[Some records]
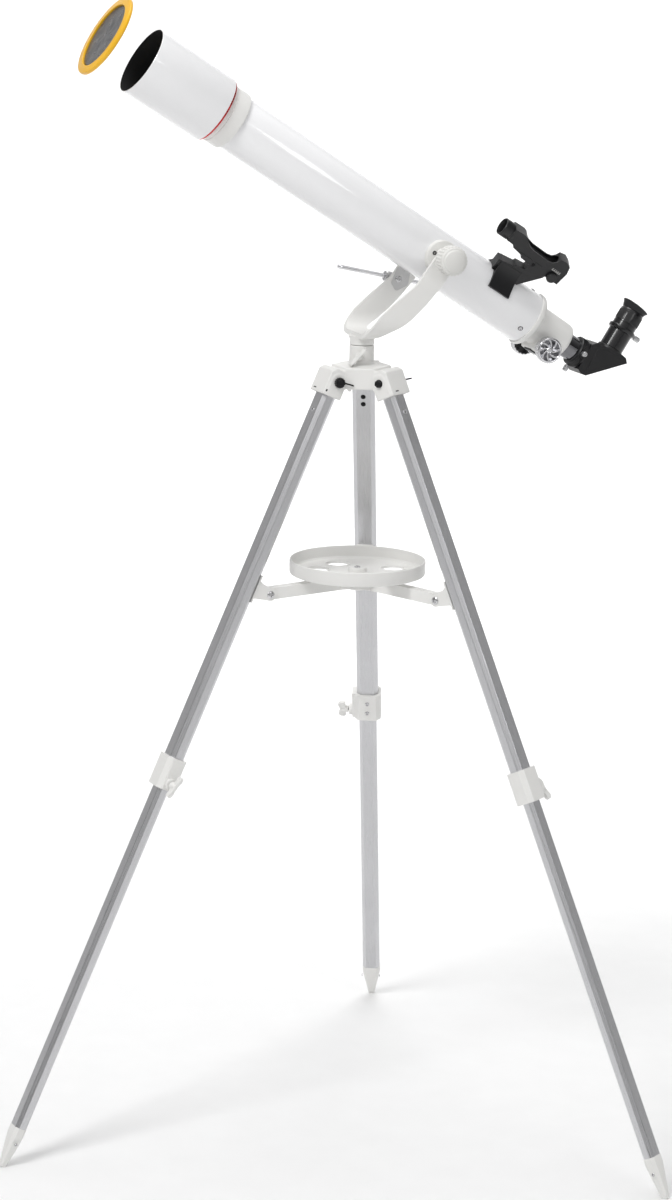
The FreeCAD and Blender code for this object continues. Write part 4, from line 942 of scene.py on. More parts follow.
def trough_path(wide, base, radius):
    """The fork's end view: down one arm, round the bottom and up the other."""
    top = AXIS_HEIGHT + FORK_END
    rise = [base + radius + (top - base - radius) * (1 - (step / 28.0)) for step in range(28)]
    ends = [AXIS_HEIGHT + FORK_END * math.cos(math.radians(step * 10)) for step in range(1, 9)]
    heights = sorted(set(rise + ends), reverse=True)
    path = [(wide, height) for height in heights]
    for step in range(13):
        turn = math.radians(step * 7.5)
        path.append((wide - radius + radius * math.cos(turn),
                     base + radius - radius * math.sin(turn)))
    path += [(wide - radius - (wide - radius) * step / 4, base) for step in range(1, 5)]
    return path + [(-y, z) for y, z in reversed(path[:-1])]


def make_fork():
    """The fork: a band that follows a U in end view, between two edges in side view."""
    outer = trough_path(FORK_HALF, FORK_BASE, 26.0)
    inner = trough_path(FORK_HALF - FORK_WALL, FORK_BASE + 7.0, 21.0)
    sections = []
    for (y_out, z_out), (y_in, z_in) in zip(outer, inner):
        sections.append([
            (fork_limit(FORK_FRONT, z_out, 1), y_out, z_out),
            (fork_limit(FORK_BACK, z_out, -1), y_out, z_out),
            (fork_limit(FORK_BACK, z_in, -1), y_in, z_in),
            (fork_limit(FORK_FRONT, z_in, 1), y_in, z_in),
        ])
    item = piece("fork_casting", loft(sections), FORK, "fork", OFF_WHITE, bevel=1.1, angle=50.0)
    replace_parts(item, "fork_mount")
    collar = lathe([(0, COLUMN_TOP - 40.0), (9.9, COLUMN_TOP - 40.0), (9.9, COLUMN_TOP + 0.6),
                    (COLUMN_RADIUS - 0.9, COLUMN_TOP + 0.6),
                    (COLUMN_RADIUS - 0.2, COLUMN_TOP + 1.4),
                    (COLUMN_RADIUS, FORK_BASE - 3.0), (COLUMN_RADIUS + 2.0, FORK_BASE + 2.0),
                    (0, FORK_BASE + 2.0)], 72)
    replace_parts(piece("fork_collar", collar, FORK, "fork", OFF_WHITE, bevel=0.3), "fork_mount")
    plate = soften([(-88.0, 1203.0), (-84.0, 1180.0), (-66.0, 1172.0), (-59.0, 1184.0),
                    (-68.0, 1206.0)], 4.0)
    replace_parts(piece("fork_plate", side_plate(plate, -FORK_HALF + FORK_WALL, -44.62), FORK,
                      "fork", BRACKET_METAL), "fork_mount")
    for sign, facing, name in ((1, LEFT, "left"), (-1, RIGHT, "right")):
        at = Matrix.Translation((-SETBACK, FORK_HALF * sign, AXIS_HEIGHT)) @ facing
        knob = altitude_knob(name, at)
        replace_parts(knob, f"altitude_knob_{name}")


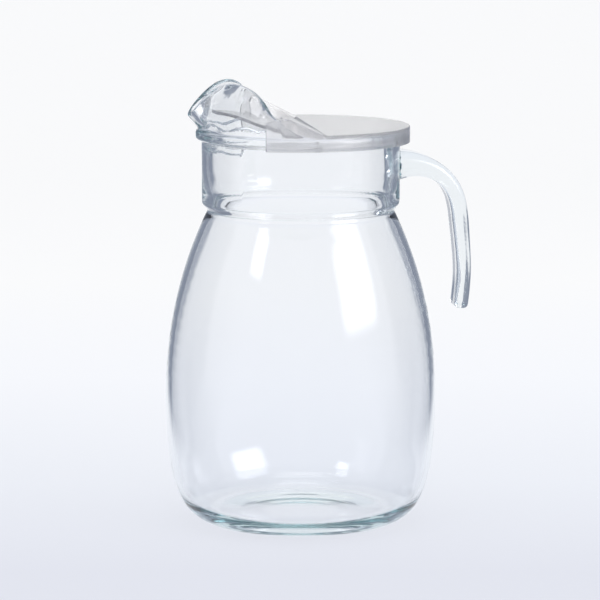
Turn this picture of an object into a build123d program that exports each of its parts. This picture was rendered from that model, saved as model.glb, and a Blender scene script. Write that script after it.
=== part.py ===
from build123d import *
import os
from math import asin, cos, hypot, radians, sin, sqrt, tan

# Glass pitcher with a pinched pouring spout, an open strap handle and a lift-off plastic lid.
# Millimetres. The origin is the centre of the foot, +Z is up, the spout points along -X
# and the handle along +X. The whole pitcher is alike on both sides of the plane Y = 0.

# Barrel of the jug
barrel_radius = 69.0
barrel_height = 66.0
shoulder_arc = 212.0
flank_arc = 300.0
heel_height = 30.0
heel_arc = 58.0
foot_arc = 19.0
foot_push_up = 2.4
foot_ring_width = 3.0
barrel_wall = 2.8
base_thickness = 6.0
inner_foot_arc = 14.0

# Collar and rim of the jug
neck_height = 158.5
neck_radius = 47.6
neck_crease = 1.0
neck_lean = (-0.7, 0.7)
neck_pull = (0.6, 1.2)
collar_bottom = 164.0
collar_radius = 50.2
thick_ring_height = 166.0
thick_ring_radius = 43.8
thick_ring_drop = 11.0
thick_ring_rise = 15.0
mouth_radius = 46.8
rim_height = 200.5
bead_radius = 53.2
bead_height = 4.8
bead_round = 1.6

# Spout: the rim leaves the circle of the collar, climbs to a crest on each side
# and drops to a narrow lip at the front. Rises are measured from the rim.
spout_foot_drop = 3.5
spout_wall = 3.4
lip_reach = 57.6
lip_rise = 7.9
cheek_reach = 50.0
cheek_half_width = 7.6
cheek_rise = 17.1
crest_reach = 36.5
crest_half_width = 16.0
crest_rise = 24.5
flank_reach = 25.4
flank_half_width = 35.0
flank_rise = 19.3
shoulder_reach = 20.8
shoulder_rise = 11.0
under_wing_reach = 14.0
under_wing_rise = 5.5
slope_end = 4.0
lip_overcut = 6.0
lip_overcut_drop = 7.0
spout_flare = 1.35
spout_over_rise = 3.0
over_climb_share = 1.15
spout_level_shares = (0, 0.16, 0.38, 0.66, 1)
spout_rim_round = 1.0

# Handle: gaps are measured from the barrel, drops from the rim, both to the middle of the strap
strap_width = 18.0
strap_round = 0.42
root_width = 22.0
root_thickness = 15.5
root_share = 0.34
root_sink = 2.0
root_drop = 19.1
root_arm_share = 0.53
root_arm_drop = 19.9
knee_gap = 7.2
knee_drop = 28.9
bend_gap = 12.2
bend_drop = 43.0
grip_gap = 14.5
grip_drop = 68.5
grip_thickness = 8.2
tip_gap = 13.0
tip_drop = 93.0
tip_width = 16.0
tip_thickness = 6.8
tip_round = 2.4
taper_share = 0.5
handle_stations = 9

# Lid
lid_fit_gap = 0.5
lid_seat_gap = 0.3
lid_plate = 1.6
skirt_wall = 1.6
skirt_drop = 6.2
skirt_half_opening = 63.0
crease_setback = 4.5
wing_peak_reach = 13.5
wing_peak_rise = 9.2
wing_end_reach = 30.0
wing_end_rise = 4.6
wing_inner_wall = 1.5
roof_end_reach = 16.6
floor_step = 2.6
floor_step_run = 3.5
ramp_slope = 13.5
tongue_reach = 42.0
lid_inner_clearance = 1.3
lid_edge_round = 0.6

# Values worked out from the driving dimensions
wall_root_radius = mouth_radius + spout_wall
spout_foot = rim_height - spout_foot_drop
crest_height = rim_height + crest_rise
skirt_inner_radius = bead_radius + lid_fit_gap
lid_radius = skirt_inner_radius + skirt_wall
lid_underside = rim_height + lid_seat_gap
lid_top = lid_underside + lid_plate
lid_floor = lid_top - floor_step
skirt_bottom = rim_height - skirt_drop
above_all = 2 * rim_height
far_out = 3 * barrel_radius
hair = 0.01


def on_circle(centre, radius, turn):
    """A point in the profile plane, turned down from the outward direction."""
    return centre[0] + radius * cos(turn), centre[1] - radius * sin(turn)


def barrel_line(inset, floor, corner, top):
    """The barrel's wall from the top down to the floor, as arcs that run into each other."""
    shoulder_centre = (barrel_radius - shoulder_arc, barrel_height)
    flank_centre = (barrel_radius - flank_arc, barrel_height)
    heel_turn = asin((barrel_height - heel_height) / flank_arc)
    heel_centre = on_circle(flank_centre, flank_arc - heel_arc, heel_turn)
    reach = heel_arc - inset - corner
    corner_turn = asin((heel_centre[1] - floor - corner) / reach)
    corner_centre = on_circle(heel_centre, reach, corner_turn)
    top_turn = -asin((top - barrel_height) / (shoulder_arc - inset))

    def arc(centre, radius, start, end):
        turns = (start, (start + end) / 2, end)
        return ThreePointArc(*[on_circle(centre, radius, turn) for turn in turns])

    return [
        arc(shoulder_centre, shoulder_arc - inset, top_turn, 0),
        arc(flank_centre, flank_arc - inset, 0, heel_turn),
        arc(heel_centre, heel_arc - inset, heel_turn, corner_turn),
        arc(corner_centre, corner, corner_turn, radians(90)),
    ]


def bead_line():
    """The bead round the rim: a hollow below it, its flat edge and two rounded corners."""
    bottom = rim_height - bead_height
    corner_x = bead_radius - bead_round
    hollow = corner_x - collar_radius
    return [
        CenterArc((corner_x, bottom - hollow), hollow, 90, 90),
        CenterArc((corner_x, bottom + bead_round), bead_round, -90, 90),
        Line((bead_radius, bottom + bead_round), (bead_radius, rim_height - bead_round)),
        CenterArc((corner_x, rim_height - bead_round), bead_round, 0, 90),
    ]


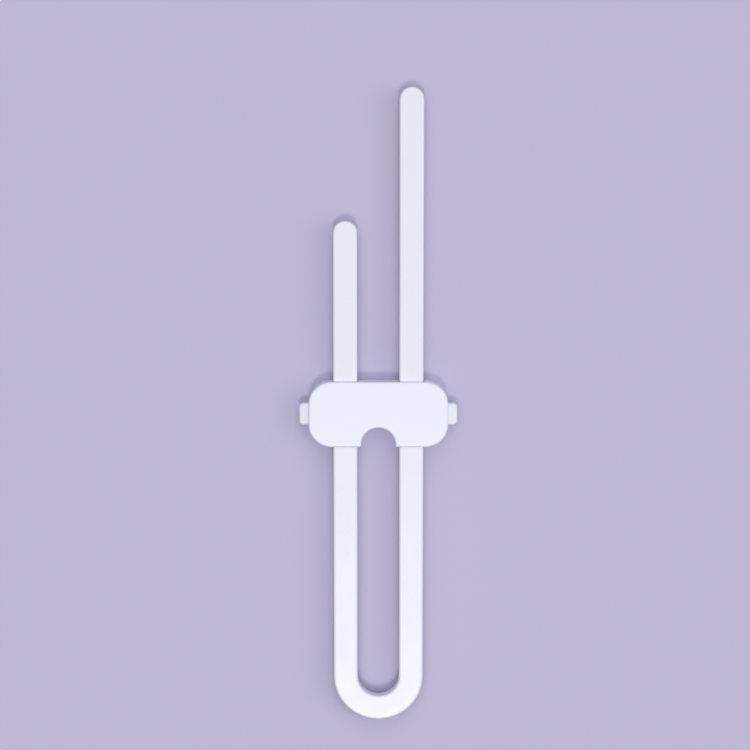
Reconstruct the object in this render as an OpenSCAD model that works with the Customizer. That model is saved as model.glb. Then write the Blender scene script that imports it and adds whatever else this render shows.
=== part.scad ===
// Cabinet safety lock: a U-shaped bar, and a catch that slides along its two arms.
// It lies on the catch's back. +Z is the front, +Y runs from the bend to the tip of the long arm,
// and the origin is under the middle of the whole lock. The long arm is on the +X side.

/* [Bar] */
// Length of the bar, from the bend to the tip of the long arm
bar_len = 290; // [260:1:330]
// Length of the bar, from the bend to the tip of the short arm
short_len = 230.2; // [200:0.1:240]
// Width of each arm, seen from the front
arm_w = 11; // [10.6:0.1:11.6]
// Thickness of each arm, from back to front
arm_t = 6; // [5.6:0.1:7]
// Clear gap between the two arms
arm_gap = 19; // [18.8:0.1:20]
// Rounding of the arms' front edges
arm_front_fillet = 1; // [0.4:0.1:1.2]
// Rounding of the arms' back edges
arm_back_fillet = 0.5; // [0.2:0.1:0.8]
// Width of the channel in the back of the arms
channel_w = 7; // [6.6:0.1:7.4]
// Depth of the channel in the back of the arms
channel_d = 4; // [3.6:0.1:4.6]
// Thickness of the walls that end the channel and stiffen the bend
stop_t = 1.5; // [1:0.1:2.5]
// Number of stiffening ribs across the channel in the bend
bend_ribs = 5; // [3:1:7]

/* [Rack] */
// Distance from one tooth to the next
tooth_pitch = 2.5; // [2.3:0.1:2.9]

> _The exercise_
Give again, word for word, the lines of the listing, starting at its first line and ending with the line containing "OFF_WHITE, bevel=1.1, angle=50.0)".

> _Full response_
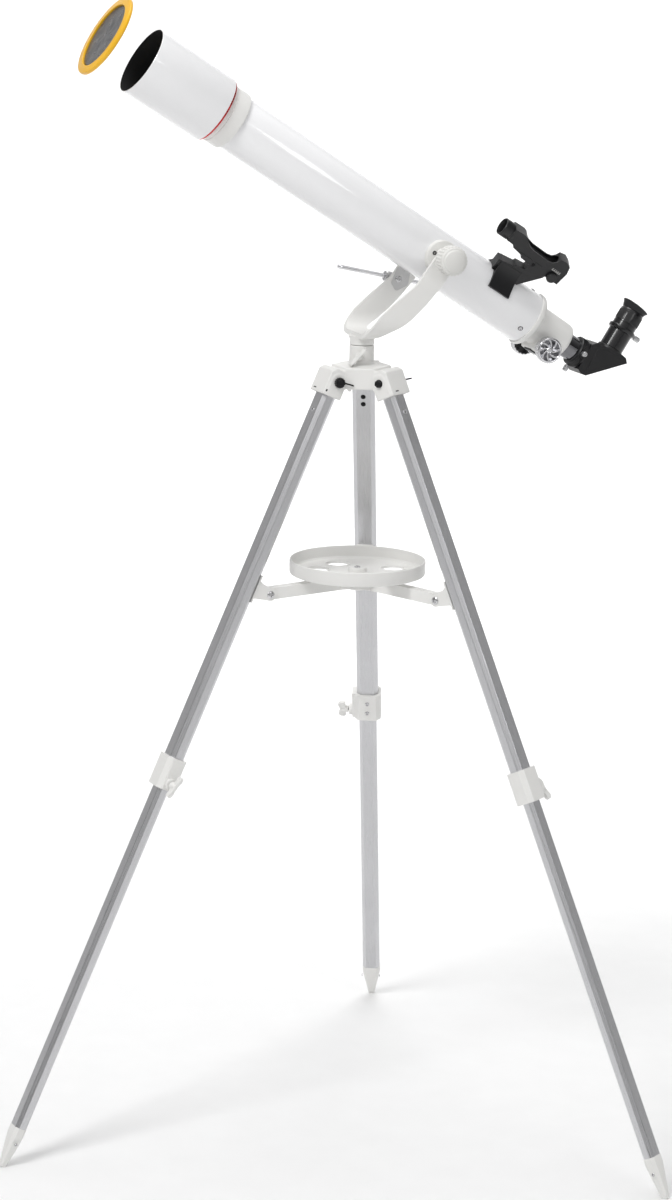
The FreeCAD and Blender code for this object continues. Write part 4, from line 942 of scene.py on. More parts follow.
def trough_path(wide, base, radius):
    """The fork's end view: down one arm, round the bottom and up the other."""
    top = AXIS_HEIGHT + FORK_END
    rise = [base + radius + (top - base - radius) * (1 - (step / 28.0)) for step in range(28)]
    ends = [AXIS_HEIGHT + FORK_END * math.cos(math.radians(step * 10)) for step in range(1, 9)]
    heights = sorted(set(rise + ends), reverse=True)
    path = [(wide, height) for height in heights]
    for step in range(13):
        turn = math.radians(step * 7.5)
        path.append((wide - radius + radius * math.cos(turn),
                     base + radius - radius * math.sin(turn)))
    path += [(wide - radius - (wide - radius) * step / 4, base) for step in range(1, 5)]
    return path + [(-y, z) for y, z in reversed(path[:-1])]


def make_fork():
    """The fork: a band that follows a U in end view, between two edges in side view."""
    outer = trough_path(FORK_HALF, FORK_BASE, 26.0)
    inner = trough_path(FORK_HALF - FORK_WALL, FORK_BASE + 7.0, 21.0)
    sections = []
    for (y_out, z_out), (y_in, z_in) in zip(outer, inner):
        sections.append([
            (fork_limit(FORK_FRONT, z_out, 1), y_out, z_out),
            (fork_limit(FORK_BACK, z_out, -1), y_out, z_out),
            (fork_limit(FORK_BACK, z_in, -1), y_in, z_in),
            (fork_limit(FORK_FRONT, z_in, 1), y_in, z_in),
        ])
    item = piece("fork_casting", loft(sections), FORK, "fork", OFF_WHITE, bevel=1.1, angle=50.0)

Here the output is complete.